Here, in a Victorian art deco residence on Bourke Street, guests settle in for 10 courses over two hours for just $70 per head.
Rosier (ex Peter Doyle’s Est) offers a hyper-seasonal menu that changes every other day. Plates arrive in pairs, slashing the dining time in half, so you might see the house sourdough land with a holy trinity of truffle, raclette and honey, next to a tangle of mushroom, Jerusalem artichoke, green peppercorn and pickles.
The restaurant was inspired by some of Rosier’s favourites. “Whenever I go to places like 10 William Street, I always sit down and say to the waiter, ‘you can just order for us’ and that’s what we wanted Arthur to be like,” Rosier tells the Wentworth Courier.
Don’t be surprised if the person who made the dish delivers it to you, happy to chat about food as a sommelier would wine — it’s all part of the interactive, buttoned down experience.
A degustation-style menu has benefits for the restaurant, with less wastage and resources required.
“If we were a la carte, we would probably have three extra staff,” Rosier says. “We can have a lot more time with the customer face-to-face [this way], and better service.” Danielle Alvarez, head chef at Merivale’s eastern suburbs jewel Fred’s, tells the Wentworth Courier; “I feel people don’t have the time to spend on hours and hours of dining unless there is a very special occasion”.
“There will always be a place for degustation-style fine dining, but maybe its heyday has passed.”
While a la carte is the lay of the land at the stunning Paddington diner, a homage to California’s pioneering farm-to-table diner Chez Panisse — where Alvarez cut her teeth — there is the option of a five-course tasting menu which makes the most of the custom-built hearth.
Crusty, chewy-centred fougasse bread with olive oil and whipped house butter and wood-roasted John Dory in a zingy finger lime beurre blanc, feature.

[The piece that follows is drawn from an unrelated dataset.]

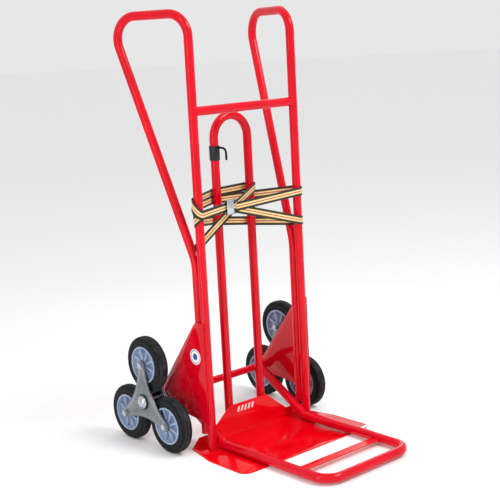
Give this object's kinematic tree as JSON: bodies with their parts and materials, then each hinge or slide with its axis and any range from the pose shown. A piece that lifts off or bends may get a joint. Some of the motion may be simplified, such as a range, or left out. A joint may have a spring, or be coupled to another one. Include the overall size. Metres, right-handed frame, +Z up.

At the famed cliffside Icebergs Dining Room + Bar in Bondi, executive chef Monty Koludrovic blends the best of both worlds in his Italian-leaning five-course tasting menu. It launches with shared snacks and antipasti, building up to individualised courses that might include market fish gleaming under anchovy butter with kipflers, broccoli rabe and olives. Koludrovic agrees it’s no longer all about degustation in fine diners anymore, with customers wanting more choice.
“I think flexibility is a good thing. We like to offer varied experiences at Icebergs … but there will still always be a place for good tasting menu-only restaurants where they specialise in them.” Brent Savage’s Potts Point plant-based diner, Yellow, is one such venue. Here, there’s the option of five or seven courses of creative, meat-free magic, which — shy of being marched out — arrive at an efficient pace.
“I think people are still enthusiastic about tasting menus, provided they are well-balanced and served in good time,” says Savage, who also runs wine-and-dine bar Monopole a few doors down, plus Cirrus Dining and Bentley Restaurant & Bar.
The degustation isn’t dead, but in the east, it’s beating to a new, faster-tempo drum.